Tomato Sauce (a la Animal, Vegetable, Miracle)

This recipe was adapted from Animal Vegetable Miracle and the original can be found here. We like garlic a little more, and we have had a hard time growing onions, so we use dried onions. This is for late summer, early Fall when you have a ton of tomatoes, it can probably be reduced for less than 10 Quarts but 


10 QUARTS Tomato Puree (we skin and blend the tomatoes) we are shooting for 6 quarts reduced sauce so 50% paste tomatoes, 50% beefsteak work well, if you use all romas should increase all other ingredients by half and simmer half as long.

4 C Dried Onions
1 C Dried Basil
½ C Honey (or 3/4 C Brown Sugar)
4 T Dried Oregano
4T Garlic Powder (or more, to taste)
3 T Salt
2 T Lemon or Lime Zest
2 T Dried Thyme
2 T Dried Parsley
2 t Pepper
2 t Cinnamon
½ t Nutmeg

Put all ingredients into a large stock pot and simmer until you get the right consistency (2-4 hrs usually) stirring regularly (we set the timer for 15 min at the start and reduce to 10 min as the sauce thickens).

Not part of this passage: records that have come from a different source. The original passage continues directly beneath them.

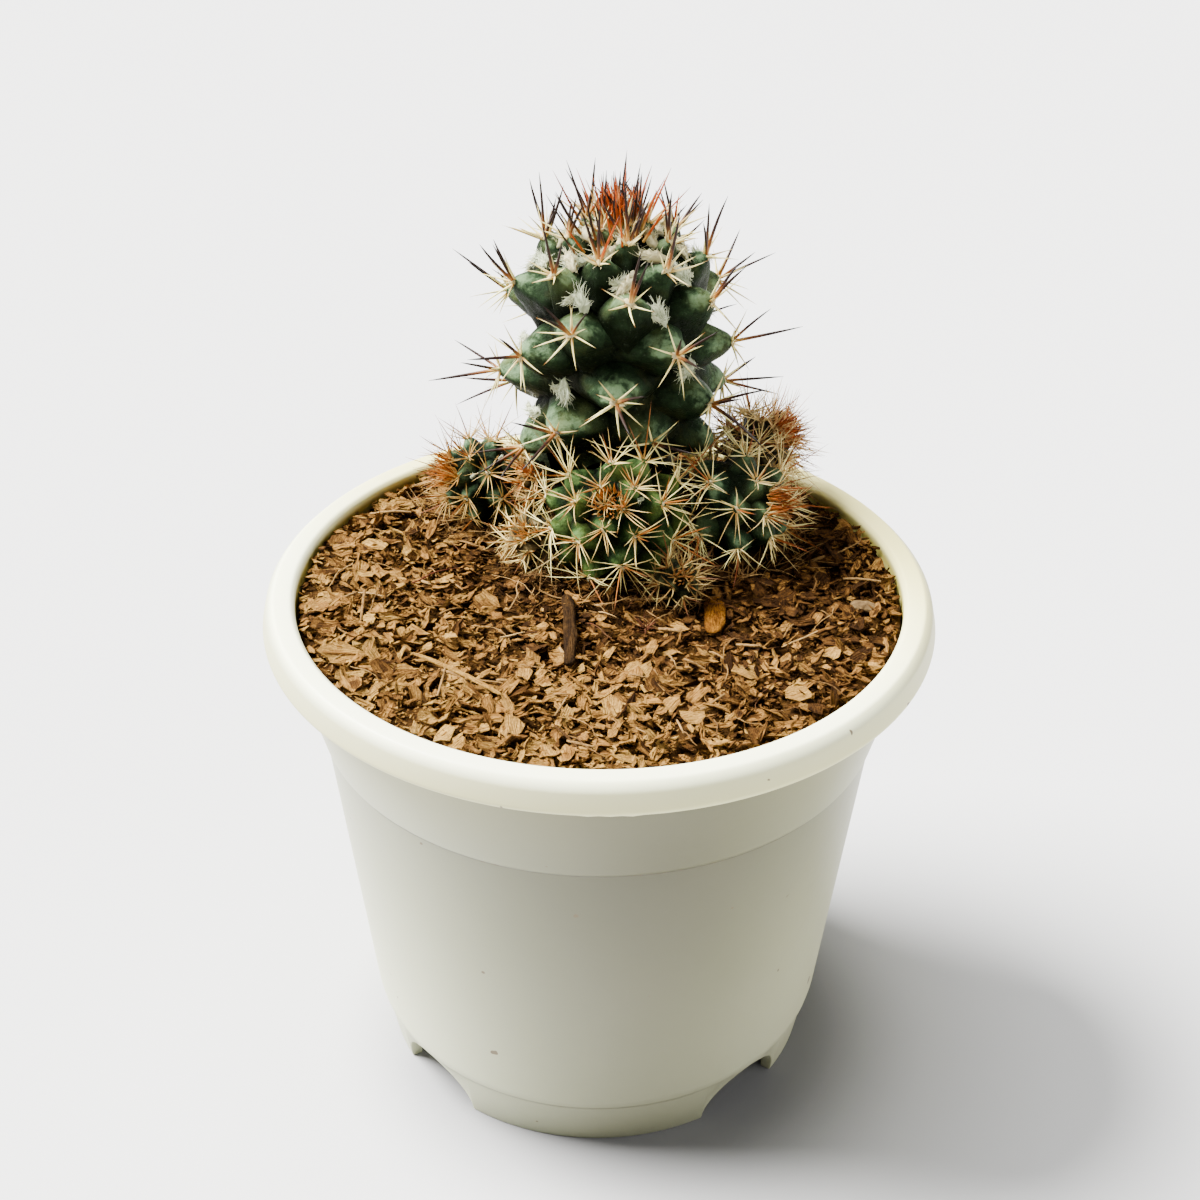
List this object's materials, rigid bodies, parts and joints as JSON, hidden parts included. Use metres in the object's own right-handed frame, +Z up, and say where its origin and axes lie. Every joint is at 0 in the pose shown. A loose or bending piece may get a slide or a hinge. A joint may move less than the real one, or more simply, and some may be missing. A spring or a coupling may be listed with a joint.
{
  "type": "potted cactus",
  "caption": "Clump-forming cactus with tubercled, spiny green heads, a tall stem and round offsets, growing in bark soil in a white plastic pot.",
  "frame": {"origin": "centre of the pot's foot, on the surface that it stands on", "axes": "+Z up along the pot's axis, the side seen in the picture faces -Y, the tall stem stands towards +Y"},
  "size_m": [0.1018, 0.1018, 0.1376],
  "materials": {
    "pot_plastic": "white, slightly creamy moulded plastic with a soft sheen",
    "bark_soil": "dry brown bark chips and fine mix, matt",
    "stem_skin": "dark green waxy skin, satin, with cream to dark brown spines",
    "offset_skin": "fresh green waxy skin, satin, with cream to rust spines",
    "twig_wood": "dark brown twig, rough",
    "straw": "pale pinkish-brown straw",
    "bark_chip": "orange-brown bark chip, matt",
    "pebble": "pale grit, matt"
  },
  "bodies": {
    "root": {"pot": "pot_plastic", "soil": "bark_soil", "stem_main": "stem_skin", "pup_front": "offset_skin", "pup_right": "offset_skin", "pup_left": "offset_skin", "pup_back_right": "offset_skin", "pup_small_left": "offset_skin", "pup_small_front": "offset_skin", "pup_small_right": "offset_skin", "twig": "twig_wood", "straw": "straw", "bark_orange": "bark_chip", "pebble": "pebble"}
  },
  "joints": []
}
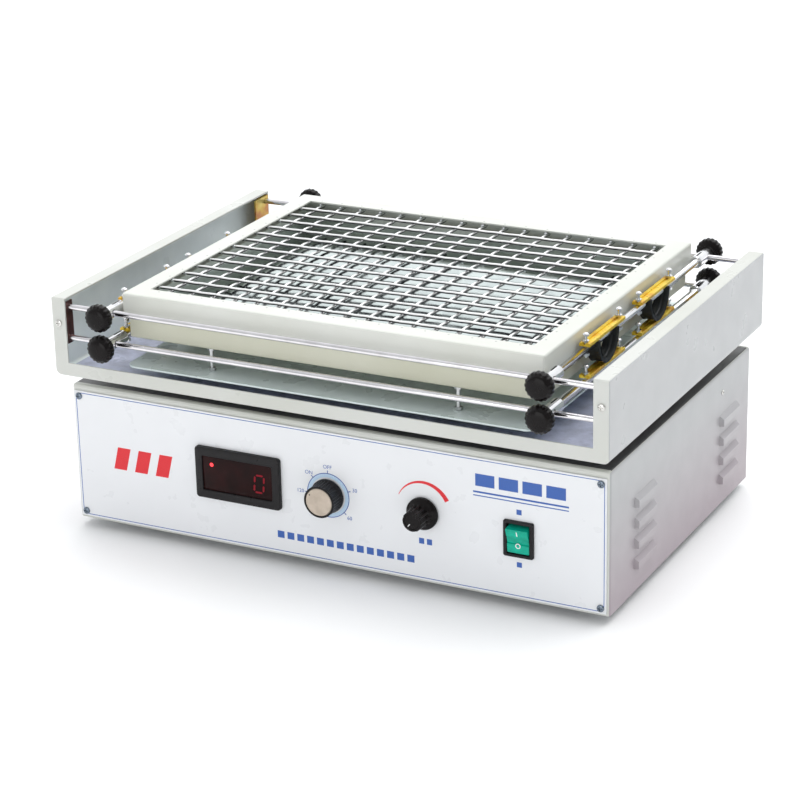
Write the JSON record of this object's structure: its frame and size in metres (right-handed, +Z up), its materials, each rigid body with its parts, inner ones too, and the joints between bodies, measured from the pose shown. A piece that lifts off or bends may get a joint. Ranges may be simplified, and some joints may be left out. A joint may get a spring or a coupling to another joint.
{
  "type": "orbital shaker",
  "caption": "Benchtop orbital shaker: cabinet with timer, speed dial, rocker switch and display, crank-driven tray, wire-mesh platform and sliding clamp bars with rubber vessel loops.",
  "frame": {"origin": "on the bench under the middle of the case", "axes": "+Z up, the control panel faces -Y, +X to the right as seen from the panel"},
  "size_m": [0.5, 0.375, 0.2165],
  "materials": {
    "white_enamel": "satin off-white baked enamel",
    "panel_print": "satin printed panel",
    "chrome": "polished",
    "zinc": "bright zinc plate",
    "galvanised": "galvanised, faint spangle",
    "yellow_zinc": "yellow passivated zinc",
    "steel": "machined",
    "cast_iron": "painted casting",
    "black_plastic": "moulded",
    "red_window": "smoked red filter",
    "green_lens": "translucent green",
    "rubber": "matt",
    "circuit_board": "solder mask"
  },
  "bodies": {
    "case": {"cabinet_shell": "white_enamel", "bottom_plate": "zinc", "rubber_foot_front_left": "rubber", "rubber_foot_front_right": "rubber", "rubber_foot_rear_left": "rubber", "rubber_foot_rear_right": "rubber", "control_panel": "panel_print", "display_bezel": "black_plastic", "display_window": "red_window", "timer_body": "zinc", "speed_potentiometer": "zinc", "switch_housing": "black_plastic", "power_inlet": "black_plastic", "bearing_frame": "cast_iron", "motor": "steel", "motor_bracket": "zinc", "control_board": "circuit_board", "drive_belt": "rubber"},
    "main_crank": {"crank_shaft": "steel", "driven_pulley": "cast_iron"},
    "motor_rotor": {"motor_pulley": "steel"},
    "idler_left": {"idler_crank_left": "steel"},
    "idler_right": {"idler_crank_right": "steel"},
    "tray": {"tray": "white_enamel", "bearing_carrier": "cast_iron", "shaker_plate": "galvanised", "rod_bracket_front_left": "yellow_zinc", "rod_bracket_front_right": "yellow_zinc", "rod_bracket_rear_left": "yellow_zinc", "rod_bracket_rear_right": "yellow_zinc", "cross_rod_front_upper": "chrome", "cross_rod_front_lower": "chrome", "cross_rod_rear_upper": "chrome", "cross_rod_rear_lower": "chrome", "platform_frame": "white_enamel", "platform_pan": "white_enamel", "wire_mesh": "zinc"},
    "timer_knob": {"timer_knob": "black_plastic"},
    "speed_knob": {"speed_knob": "black_plastic"},
    "rocker": {"rocker": "green_lens"},
    "clamp_left": {"clamp_bar_left_upper": "chrome", "clamp_bar_left_lower": "chrome", "vessel_holder_left_front": "yellow_zinc", "vessel_holder_left_rear": "yellow_zinc", "rubber_loop_left_front": "rubber", "rubber_loop_left_rear": "rubber"},
    "clamp_knob_left_front_upper": {"clamp_knob_left_front_upper": "black_plastic"},
    "clamp_knob_left_front_lower": {"clamp_knob_left_front_lower": "black_plastic"},
    "clamp_knob_left_rear_upper": {"clamp_knob_left_rear_upper": "black_plastic"},
    "clamp_knob_left_rear_lower": {"clamp_knob_left_rear_lower": "black_plastic"},
    "clamp_right": {"clamp_bar_right_upper": "chrome", "clamp_bar_right_lower": "chrome", "vessel_holder_right_front": "yellow_zinc", "vessel_holder_right_rear": "yellow_zinc", "rubber_loop_right_front": "rubber", "rubber_loop_right_rear": "rubber"},
    "clamp_knob_right_front_upper": {"clamp_knob_right_front_upper": "black_plastic"},
    "clamp_knob_right_front_lower": {"clamp_knob_right_front_lower": "black_plastic"},
    "clamp_knob_right_rear_upper": {"clamp_knob_right_rear_upper": "black_plastic"},
    "clamp_knob_right_rear_lower": {"clamp_knob_right_rear_lower": "black_plastic"}
  },
  "joints": [
    {"name": "main_crank_turn", "type": "hinge", "parent": "case", "child": "main_crank", "pos_m": [0, 0.07, 0.1315], "axis": [0, 0, 1], "continuous": true},
    {"name": "tray_pin", "type": "hinge", "parent": "main_crank", "child": "tray", "pos_m": [0, 0.06, 0.1418], "axis": [0, 0, 1], "continuous": true},
    {"name": "motor_turn", "type": "hinge", "parent": "case", "child": "motor_rotor", "pos_m": [-0.132, 0.07, 0.088], "axis": [0, 0, 1], "continuous": true},
    {"name": "idler_left_turn", "type": "hinge", "parent": "case", "child": "idler_left", "pos_m": [-0.15, -0.095, 0.1315], "axis": [0, 0, 1], "continuous": true},
    {"name": "idler_right_turn", "type": "hinge", "parent": "case", "child": "idler_right", "pos_m": [0.15, -0.095, 0.1315], "axis": [0, 0, 1], "continuous": true},
    {"name": "timer_turn", "type": "hinge", "parent": "case", "child": "timer_knob", "pos_m": [-0.0012, -0.1573, 0.0691], "axis": [0, 1, 0], "range_deg": [0, 300]},
    {"name": "speed_turn", "type": "hinge", "parent": "case", "child": "speed_knob", "pos_m": [0.0848, -0.1573, 0.0688], "axis": [0, 1, 0], "range_deg": [0, 280]},
    {"name": "rocker_tilt", "type": "hinge", "parent": "case", "child": "rocker", "pos_m": [0.1685, -0.1553, 0.0611], "axis": [1, 0, 0], "range_deg": [-22, 0]},
    {"name": "clamp_left_slide", "type": "slide", "parent": "tray", "child": "clamp_left", "axis": [-1, 0, 0], "range_m": [0, 0.03]},
    {"name": "clamp_knob_left_front_upper_turn", "type": "hinge", "parent": "clamp_left", "child": "clamp_knob_left_front_upper", "pos_m": [-0.197, -0.1743, 0.2015], "axis": [0, -1, 0], "range_deg": [0, 360]},
    {"name": "clamp_knob_left_front_lower_turn", "type": "hinge", "parent": "clamp_left", "child": "clamp_knob_left_front_lower", "pos_m": [-0.197, -0.1743, 0.1746], "axis": [0, -1, 0], "range_deg": [0, 360]},
    {"name": "clamp_knob_left_rear_upper_turn", "type": "hinge", "parent": "clamp_left", "child": "clamp_knob_left_rear_upper", "pos_m": [-0.197, 0.1743, 0.2015], "axis": [0, 1, 0], "range_deg": [0, 360]},
    {"name": "clamp_knob_left_rear_lower_turn", "type": "hinge", "parent": "clamp_left", "child": "clamp_knob_left_rear_lower", "pos_m": [-0.197, 0.1743, 0.1746], "axis": [0, 1, 0], "range_deg": [0, 360]},
    {"name": "clamp_right_slide", "type": "slide", "parent": "tray", "child": "clamp_right", "axis": [1, 0, 0], "range_m": [0, 0.03]},
    {"name": "clamp_knob_right_front_upper_turn", "type": "hinge", "parent": "clamp_right", "child": "clamp_knob_right_front_upper", "pos_m": [0.197, -0.1743, 0.2015], "axis": [0, -1, 0], "range_deg": [0, 360]},
    {"name": "clamp_knob_right_front_lower_turn", "type": "hinge", "parent": "clamp_right", "child": "clamp_knob_right_front_lower", "pos_m": [0.197, -0.1743, 0.1746], "axis": [0, -1, 0], "range_deg": [0, 360]},
    {"name": "clamp_knob_right_rear_upper_turn", "type": "hinge", "parent": "clamp_right", "child": "clamp_knob_right_rear_upper", "pos_m": [0.197, 0.1743, 0.2015], "axis": [0, 1, 0], "range_deg": [0, 360]},
    {"name": "clamp_knob_right_rear_lower_turn", "type": "hinge", "parent": "clamp_right", "child": "clamp_knob_right_rear_lower", "pos_m": [0.197, 0.1743, 0.1746], "axis": [0, 1, 0], "range_deg": [0, 360]}
  ],
  "couplings": [
    {"joint": "tray_pin", "follows": "main_crank_turn", "ratio": -1},
    {"joint": "motor_turn", "follows": "main_crank_turn", "ratio": 4},
    {"joint": "idler_left_turn", "follows": "main_crank_turn", "ratio": 1},
    {"joint": "idler_right_turn", "follows": "main_crank_turn", "ratio": 1}
  ]
}
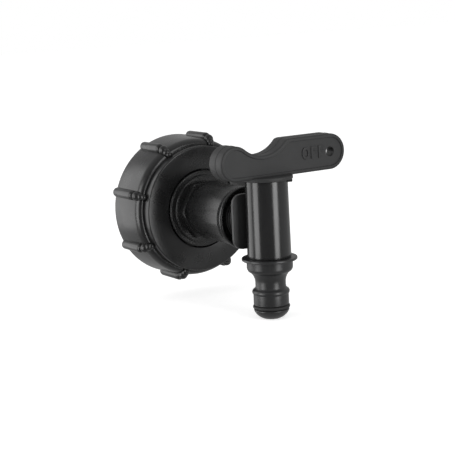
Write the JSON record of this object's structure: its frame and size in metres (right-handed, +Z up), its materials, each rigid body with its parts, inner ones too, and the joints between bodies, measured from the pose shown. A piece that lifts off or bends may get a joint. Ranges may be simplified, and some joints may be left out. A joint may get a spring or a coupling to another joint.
{
  "type": "ibc tank valve",
  "caption": "Plastic tap for a bulk liquid container: ribbed swivel nut, threaded tailpiece and quarter-turn lever tap with a hose nozzle pointing down",
  "frame": {"origin": "centre of the gasket's sealing face on the pipe axis", "axes": "+Y along the pipe towards the container, +Z up, +X the way the lever points when the tap is shut"},
  "size_m": [0.0754, 0.0919, 0.0796],
  "materials": {
    "nut_plastic": "fine satin moulding",
    "tail_plastic": "satin moulding",
    "tap_plastic": "polished moulding",
    "lever_plastic": "eroded matte moulding",
    "seal_rubber": "smooth rubber"
  },
  "bodies": {
    "tap": {"tailpiece": "tail_plastic", "tank_gasket": "seal_rubber", "tap_washer": "seal_rubber", "tap_body": "tap_plastic"},
    "nut": {"swivel_nut": "nut_plastic"},
    "lever": {"lever_handle": "lever_plastic", "outlet_plug": "lever_plastic", "plug_oring_upper": "seal_rubber", "plug_oring_lower": "seal_rubber", "nozzle_oring": "seal_rubber", "port_seal": "seal_rubber"}
  },
  "joints": [
    {"name": "nut_swivel", "type": "hinge", "parent": "tap", "child": "nut", "pos_m": [0, 0, 0], "axis": [0, 1, 0], "continuous": true},
    {"name": "lever_turn", "type": "hinge", "parent": "tap", "child": "lever", "pos_m": [0, -0.0647, 0], "axis": [0, 0, 1], "range_deg": [-90, 0]}
  ]
}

WITHOUT MEAT!!! Sanitize Quart jars and add 1/2 t citric acid (or 2 t lemon or lime juice, the citric acid does not impart a citrus flavor to the sauce which we already got with the zest, IMHO both juice and zest are too much.) to each jar (botulism is nasty!!!)

Ladle hot sauce into jars, process 35 min in water bath.


WITH MEAT!!!
You can add browned and seasoned ground meat at this point (we like Turkey) but that changes the processing. No additional acid is required. but they must be pressure canned.

Ladle hot sauce into jars, Pressure can 70 min at 15 lbs where we are @ 6000 feet for lower elevations you can use less pressure, IE @ <1000 feet you can use 10 lbs.

TO USE SAUCE:
For pasta, add 1/4 teaspoon baking soda while reheating, it will foam a little but this will counter act the acidity that most of us don't like in our sauce. We like it with some cheese stirred in (thank you Grandpa Paul!) or 8 oz cream cheese for "creamy tomato sauce". 

Use it straight out of the jar for Pizza.